3D code data:
--- START ---
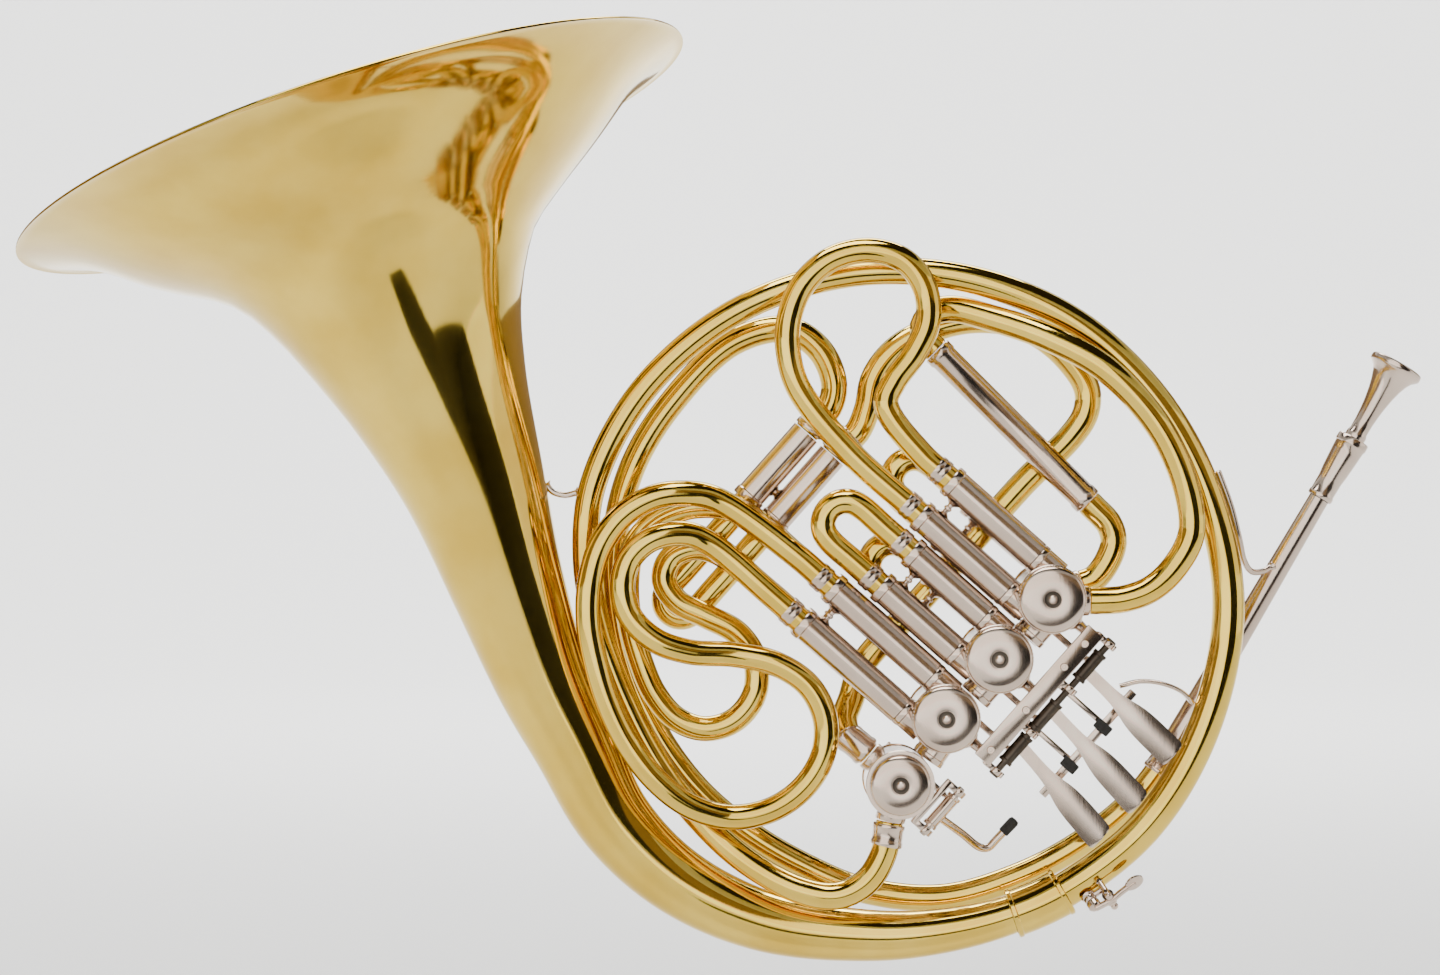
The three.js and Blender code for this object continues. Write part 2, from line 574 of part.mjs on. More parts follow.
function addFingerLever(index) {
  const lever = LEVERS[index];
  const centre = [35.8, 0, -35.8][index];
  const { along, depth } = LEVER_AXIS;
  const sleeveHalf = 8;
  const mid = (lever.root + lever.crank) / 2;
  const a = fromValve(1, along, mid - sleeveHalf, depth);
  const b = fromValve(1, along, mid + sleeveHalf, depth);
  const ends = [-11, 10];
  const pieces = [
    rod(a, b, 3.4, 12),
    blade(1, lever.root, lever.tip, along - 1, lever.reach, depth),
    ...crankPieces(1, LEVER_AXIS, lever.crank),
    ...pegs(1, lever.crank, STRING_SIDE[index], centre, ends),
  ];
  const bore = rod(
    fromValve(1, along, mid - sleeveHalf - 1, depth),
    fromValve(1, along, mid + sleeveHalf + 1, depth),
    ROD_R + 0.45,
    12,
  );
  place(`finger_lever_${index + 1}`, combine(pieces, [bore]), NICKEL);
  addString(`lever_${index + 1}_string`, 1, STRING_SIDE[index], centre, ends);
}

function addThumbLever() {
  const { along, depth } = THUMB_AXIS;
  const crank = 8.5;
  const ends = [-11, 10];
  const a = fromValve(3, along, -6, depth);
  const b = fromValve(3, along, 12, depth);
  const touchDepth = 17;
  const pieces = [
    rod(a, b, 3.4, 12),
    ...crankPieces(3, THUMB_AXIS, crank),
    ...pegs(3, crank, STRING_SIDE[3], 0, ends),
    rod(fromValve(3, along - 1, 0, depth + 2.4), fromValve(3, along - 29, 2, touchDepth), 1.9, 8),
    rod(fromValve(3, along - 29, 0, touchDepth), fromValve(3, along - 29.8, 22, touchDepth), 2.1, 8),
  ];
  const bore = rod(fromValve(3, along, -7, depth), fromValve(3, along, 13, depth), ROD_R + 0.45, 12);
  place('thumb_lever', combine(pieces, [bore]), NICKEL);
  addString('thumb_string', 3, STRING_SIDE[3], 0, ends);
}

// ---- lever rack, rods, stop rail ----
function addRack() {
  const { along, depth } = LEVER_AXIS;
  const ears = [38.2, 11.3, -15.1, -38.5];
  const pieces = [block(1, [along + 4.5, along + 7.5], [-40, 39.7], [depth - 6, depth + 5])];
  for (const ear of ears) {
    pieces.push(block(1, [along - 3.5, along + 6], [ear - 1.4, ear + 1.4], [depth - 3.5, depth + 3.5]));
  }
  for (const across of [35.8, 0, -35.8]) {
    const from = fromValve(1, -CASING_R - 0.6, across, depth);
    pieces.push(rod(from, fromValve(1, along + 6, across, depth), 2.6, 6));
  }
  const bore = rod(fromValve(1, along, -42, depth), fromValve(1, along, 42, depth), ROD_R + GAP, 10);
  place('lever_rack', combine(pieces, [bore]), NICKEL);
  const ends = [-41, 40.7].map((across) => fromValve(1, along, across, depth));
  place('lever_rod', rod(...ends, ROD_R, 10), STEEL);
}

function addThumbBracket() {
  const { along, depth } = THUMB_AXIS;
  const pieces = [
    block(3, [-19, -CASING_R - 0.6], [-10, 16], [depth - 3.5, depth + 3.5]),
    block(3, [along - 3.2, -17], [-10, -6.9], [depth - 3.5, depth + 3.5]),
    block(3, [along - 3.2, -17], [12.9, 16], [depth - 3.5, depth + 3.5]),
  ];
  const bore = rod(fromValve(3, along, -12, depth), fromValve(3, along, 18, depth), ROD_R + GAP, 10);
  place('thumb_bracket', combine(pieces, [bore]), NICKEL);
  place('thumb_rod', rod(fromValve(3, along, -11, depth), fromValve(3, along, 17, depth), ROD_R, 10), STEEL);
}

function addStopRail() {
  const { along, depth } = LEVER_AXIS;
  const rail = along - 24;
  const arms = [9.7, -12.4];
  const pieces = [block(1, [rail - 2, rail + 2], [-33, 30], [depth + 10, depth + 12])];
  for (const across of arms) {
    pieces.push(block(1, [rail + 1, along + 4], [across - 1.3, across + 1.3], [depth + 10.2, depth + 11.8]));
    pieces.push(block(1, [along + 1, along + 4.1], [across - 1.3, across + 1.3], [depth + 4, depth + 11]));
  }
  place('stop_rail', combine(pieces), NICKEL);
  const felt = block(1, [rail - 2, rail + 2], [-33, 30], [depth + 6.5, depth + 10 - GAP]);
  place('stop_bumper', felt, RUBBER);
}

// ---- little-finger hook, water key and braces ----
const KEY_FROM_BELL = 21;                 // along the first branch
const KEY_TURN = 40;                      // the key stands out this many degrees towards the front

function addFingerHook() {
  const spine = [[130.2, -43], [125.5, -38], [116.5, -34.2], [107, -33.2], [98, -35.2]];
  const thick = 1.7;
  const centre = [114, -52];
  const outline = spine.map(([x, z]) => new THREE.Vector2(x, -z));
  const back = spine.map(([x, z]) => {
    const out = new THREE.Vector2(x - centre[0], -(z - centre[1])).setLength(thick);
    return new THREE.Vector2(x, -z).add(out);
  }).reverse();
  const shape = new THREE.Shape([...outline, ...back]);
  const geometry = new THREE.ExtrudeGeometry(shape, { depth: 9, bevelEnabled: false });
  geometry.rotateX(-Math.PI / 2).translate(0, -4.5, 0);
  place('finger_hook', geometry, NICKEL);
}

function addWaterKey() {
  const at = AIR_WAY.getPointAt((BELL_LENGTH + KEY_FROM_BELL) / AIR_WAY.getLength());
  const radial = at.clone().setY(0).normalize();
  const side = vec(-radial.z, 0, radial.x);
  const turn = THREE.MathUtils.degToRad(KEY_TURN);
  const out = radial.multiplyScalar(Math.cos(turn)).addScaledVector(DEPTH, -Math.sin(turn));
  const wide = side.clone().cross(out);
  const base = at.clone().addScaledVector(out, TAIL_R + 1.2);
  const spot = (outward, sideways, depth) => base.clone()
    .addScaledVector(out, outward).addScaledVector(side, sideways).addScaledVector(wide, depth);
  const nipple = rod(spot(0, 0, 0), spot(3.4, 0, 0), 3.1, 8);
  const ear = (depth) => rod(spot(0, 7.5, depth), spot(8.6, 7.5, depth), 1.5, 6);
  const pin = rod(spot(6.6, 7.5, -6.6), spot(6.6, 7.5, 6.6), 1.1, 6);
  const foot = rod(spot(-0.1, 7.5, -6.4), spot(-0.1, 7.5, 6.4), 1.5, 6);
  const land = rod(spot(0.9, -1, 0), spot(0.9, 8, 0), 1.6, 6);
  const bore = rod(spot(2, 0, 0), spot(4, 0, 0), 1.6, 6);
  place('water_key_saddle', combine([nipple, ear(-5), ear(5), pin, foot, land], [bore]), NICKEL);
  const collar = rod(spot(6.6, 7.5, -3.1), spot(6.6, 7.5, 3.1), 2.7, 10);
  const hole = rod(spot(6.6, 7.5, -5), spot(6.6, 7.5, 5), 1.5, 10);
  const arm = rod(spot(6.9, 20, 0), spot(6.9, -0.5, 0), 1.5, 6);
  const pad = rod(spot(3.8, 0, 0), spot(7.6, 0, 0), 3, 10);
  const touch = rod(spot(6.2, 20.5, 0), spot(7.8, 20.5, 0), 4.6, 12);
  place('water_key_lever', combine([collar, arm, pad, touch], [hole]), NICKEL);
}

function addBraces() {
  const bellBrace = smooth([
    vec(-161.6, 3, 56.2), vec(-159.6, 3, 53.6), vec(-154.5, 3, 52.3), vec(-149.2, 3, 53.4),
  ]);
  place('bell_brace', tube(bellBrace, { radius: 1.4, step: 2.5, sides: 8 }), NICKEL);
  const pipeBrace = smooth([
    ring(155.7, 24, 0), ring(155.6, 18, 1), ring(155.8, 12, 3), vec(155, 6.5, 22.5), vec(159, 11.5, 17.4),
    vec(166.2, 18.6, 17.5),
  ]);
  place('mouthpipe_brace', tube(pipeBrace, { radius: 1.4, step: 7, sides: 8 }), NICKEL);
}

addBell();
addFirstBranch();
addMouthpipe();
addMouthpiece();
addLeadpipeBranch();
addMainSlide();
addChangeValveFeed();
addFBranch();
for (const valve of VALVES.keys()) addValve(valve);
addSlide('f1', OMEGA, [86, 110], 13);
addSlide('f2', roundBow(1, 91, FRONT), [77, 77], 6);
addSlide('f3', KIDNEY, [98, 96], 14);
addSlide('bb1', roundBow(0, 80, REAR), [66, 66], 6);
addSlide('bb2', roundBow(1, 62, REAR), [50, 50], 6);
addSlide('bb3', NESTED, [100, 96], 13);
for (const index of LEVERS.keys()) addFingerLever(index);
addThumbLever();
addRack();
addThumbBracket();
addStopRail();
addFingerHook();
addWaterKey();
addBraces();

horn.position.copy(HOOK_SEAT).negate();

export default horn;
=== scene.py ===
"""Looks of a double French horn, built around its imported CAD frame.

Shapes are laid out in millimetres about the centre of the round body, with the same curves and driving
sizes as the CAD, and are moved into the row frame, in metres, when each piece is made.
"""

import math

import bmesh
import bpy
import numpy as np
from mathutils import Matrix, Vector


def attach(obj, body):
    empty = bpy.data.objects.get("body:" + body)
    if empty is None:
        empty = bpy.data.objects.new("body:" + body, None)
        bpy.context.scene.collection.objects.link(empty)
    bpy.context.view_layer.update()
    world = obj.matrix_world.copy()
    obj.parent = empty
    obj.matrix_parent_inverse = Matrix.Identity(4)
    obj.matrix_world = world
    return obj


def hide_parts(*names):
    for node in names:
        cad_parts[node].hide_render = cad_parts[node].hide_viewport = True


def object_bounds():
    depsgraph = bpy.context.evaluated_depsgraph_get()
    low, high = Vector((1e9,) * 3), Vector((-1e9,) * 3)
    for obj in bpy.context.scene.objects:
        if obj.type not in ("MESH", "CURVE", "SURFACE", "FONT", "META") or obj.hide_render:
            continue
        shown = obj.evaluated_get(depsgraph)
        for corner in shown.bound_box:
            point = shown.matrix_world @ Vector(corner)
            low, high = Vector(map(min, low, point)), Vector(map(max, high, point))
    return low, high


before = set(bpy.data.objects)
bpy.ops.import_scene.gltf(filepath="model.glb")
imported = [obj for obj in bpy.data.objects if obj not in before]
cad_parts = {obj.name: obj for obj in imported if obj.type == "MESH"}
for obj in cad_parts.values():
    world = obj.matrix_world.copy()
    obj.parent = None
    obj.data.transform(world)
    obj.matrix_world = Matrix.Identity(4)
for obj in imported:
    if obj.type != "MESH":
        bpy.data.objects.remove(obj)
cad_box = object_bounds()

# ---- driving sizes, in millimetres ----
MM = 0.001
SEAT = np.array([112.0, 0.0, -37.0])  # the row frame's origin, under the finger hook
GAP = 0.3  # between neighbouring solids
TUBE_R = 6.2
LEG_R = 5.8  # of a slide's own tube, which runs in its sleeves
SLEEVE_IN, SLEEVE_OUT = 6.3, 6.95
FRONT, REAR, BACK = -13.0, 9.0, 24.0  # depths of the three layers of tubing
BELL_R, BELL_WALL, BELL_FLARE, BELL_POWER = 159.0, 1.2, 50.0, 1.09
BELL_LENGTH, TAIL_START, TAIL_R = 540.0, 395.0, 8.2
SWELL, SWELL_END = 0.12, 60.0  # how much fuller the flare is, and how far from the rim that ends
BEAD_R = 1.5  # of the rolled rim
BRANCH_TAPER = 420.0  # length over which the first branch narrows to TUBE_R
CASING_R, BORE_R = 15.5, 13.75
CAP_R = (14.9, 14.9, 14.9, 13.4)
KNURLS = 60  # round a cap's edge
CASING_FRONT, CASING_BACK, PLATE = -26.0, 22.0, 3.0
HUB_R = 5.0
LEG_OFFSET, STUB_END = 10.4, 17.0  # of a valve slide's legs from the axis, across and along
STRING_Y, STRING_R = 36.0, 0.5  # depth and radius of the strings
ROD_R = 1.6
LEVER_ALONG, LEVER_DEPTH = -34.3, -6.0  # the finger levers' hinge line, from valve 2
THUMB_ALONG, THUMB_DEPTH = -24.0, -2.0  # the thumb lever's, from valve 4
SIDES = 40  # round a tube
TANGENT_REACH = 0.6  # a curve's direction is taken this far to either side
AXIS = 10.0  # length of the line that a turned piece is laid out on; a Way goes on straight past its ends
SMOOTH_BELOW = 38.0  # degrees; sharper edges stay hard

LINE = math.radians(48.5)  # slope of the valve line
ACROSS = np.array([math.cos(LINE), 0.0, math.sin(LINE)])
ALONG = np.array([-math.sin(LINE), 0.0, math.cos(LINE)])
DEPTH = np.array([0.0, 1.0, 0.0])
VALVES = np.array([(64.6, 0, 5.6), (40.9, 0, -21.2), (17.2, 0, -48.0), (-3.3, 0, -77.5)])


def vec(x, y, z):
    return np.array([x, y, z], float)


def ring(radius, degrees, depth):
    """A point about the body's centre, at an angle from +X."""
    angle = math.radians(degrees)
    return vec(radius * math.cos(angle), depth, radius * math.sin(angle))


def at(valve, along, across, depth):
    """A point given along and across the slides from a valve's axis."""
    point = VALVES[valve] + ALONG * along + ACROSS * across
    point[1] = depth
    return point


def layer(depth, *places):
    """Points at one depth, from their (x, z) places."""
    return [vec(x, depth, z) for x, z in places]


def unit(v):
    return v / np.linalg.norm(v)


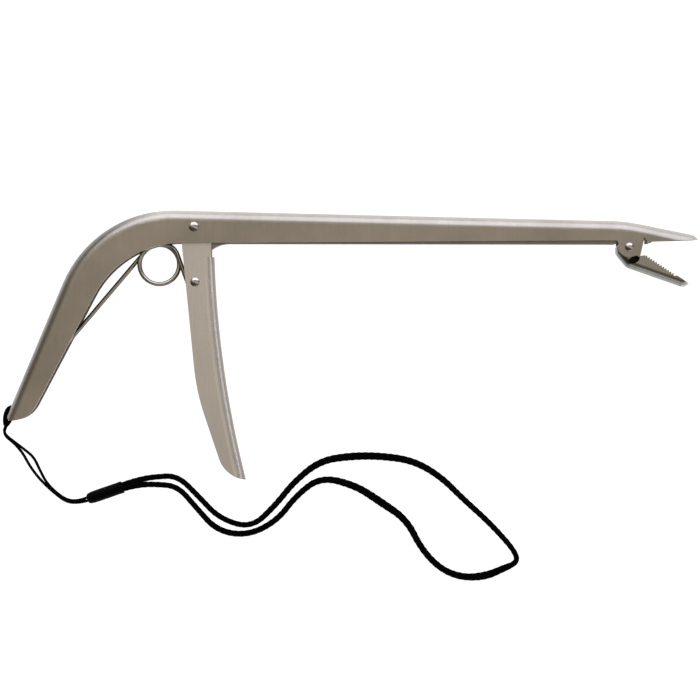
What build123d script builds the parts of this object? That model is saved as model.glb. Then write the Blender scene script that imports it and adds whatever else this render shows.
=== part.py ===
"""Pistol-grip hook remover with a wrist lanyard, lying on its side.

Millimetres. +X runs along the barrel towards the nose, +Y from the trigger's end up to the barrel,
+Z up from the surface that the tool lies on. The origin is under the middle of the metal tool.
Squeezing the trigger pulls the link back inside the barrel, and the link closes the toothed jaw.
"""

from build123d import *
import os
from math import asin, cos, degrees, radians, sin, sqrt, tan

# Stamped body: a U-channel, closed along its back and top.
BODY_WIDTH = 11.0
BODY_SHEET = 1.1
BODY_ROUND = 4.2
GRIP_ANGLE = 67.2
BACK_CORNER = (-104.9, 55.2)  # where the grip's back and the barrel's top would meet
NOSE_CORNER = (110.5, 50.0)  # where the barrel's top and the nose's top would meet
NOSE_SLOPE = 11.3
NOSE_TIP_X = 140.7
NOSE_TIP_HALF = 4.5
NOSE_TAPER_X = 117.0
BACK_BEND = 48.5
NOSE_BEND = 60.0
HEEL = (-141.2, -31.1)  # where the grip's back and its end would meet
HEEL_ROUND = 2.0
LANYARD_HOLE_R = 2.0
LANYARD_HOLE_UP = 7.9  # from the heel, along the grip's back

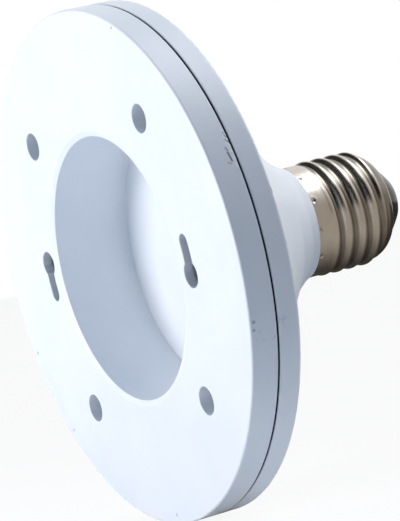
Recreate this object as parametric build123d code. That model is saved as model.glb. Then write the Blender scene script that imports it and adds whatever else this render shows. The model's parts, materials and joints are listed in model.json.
--- END ---
[Stated problem] Only the lines from the one containing "addSlide('bb3', NESTED, [100, 96], 13);" through the one containing "Vector(map(max, high, point))" are to be reproduced, exactly as they appear.

[The response]
addSlide('bb3', NESTED, [100, 96], 13);
for (const index of LEVERS.keys()) addFingerLever(index);
addThumbLever();
addRack();
addThumbBracket();
addStopRail();
addFingerHook();
addWaterKey();
addBraces();

horn.position.copy(HOOK_SEAT).negate();

export default horn;
=== scene.py ===
"""Looks of a double French horn, built around its imported CAD frame.

Shapes are laid out in millimetres about the centre of the round body, with the same curves and driving
sizes as the CAD, and are moved into the row frame, in metres, when each piece is made.
"""

import math

import bmesh
import bpy
import numpy as np
from mathutils import Matrix, Vector


def attach(obj, body):
    empty = bpy.data.objects.get("body:" + body)
    if empty is None:
        empty = bpy.data.objects.new("body:" + body, None)
        bpy.context.scene.collection.objects.link(empty)
    bpy.context.view_layer.update()
    world = obj.matrix_world.copy()
    obj.parent = empty
    obj.matrix_parent_inverse = Matrix.Identity(4)
    obj.matrix_world = world
    return obj


def hide_parts(*names):
    for node in names:
        cad_parts[node].hide_render = cad_parts[node].hide_viewport = True


def object_bounds():
    depsgraph = bpy.context.evaluated_depsgraph_get()
    low, high = Vector((1e9,) * 3), Vector((-1e9,) * 3)
    for obj in bpy.context.scene.objects:
        if obj.type not in ("MESH", "CURVE", "SURFACE", "FONT", "META") or obj.hide_render:
            continue
        shown = obj.evaluated_get(depsgraph)
        for corner in shown.bound_box:
            point = shown.matrix_world @ Vector(corner)
            low, high = Vector(map(min, low, point)), Vector(map(max, high, point))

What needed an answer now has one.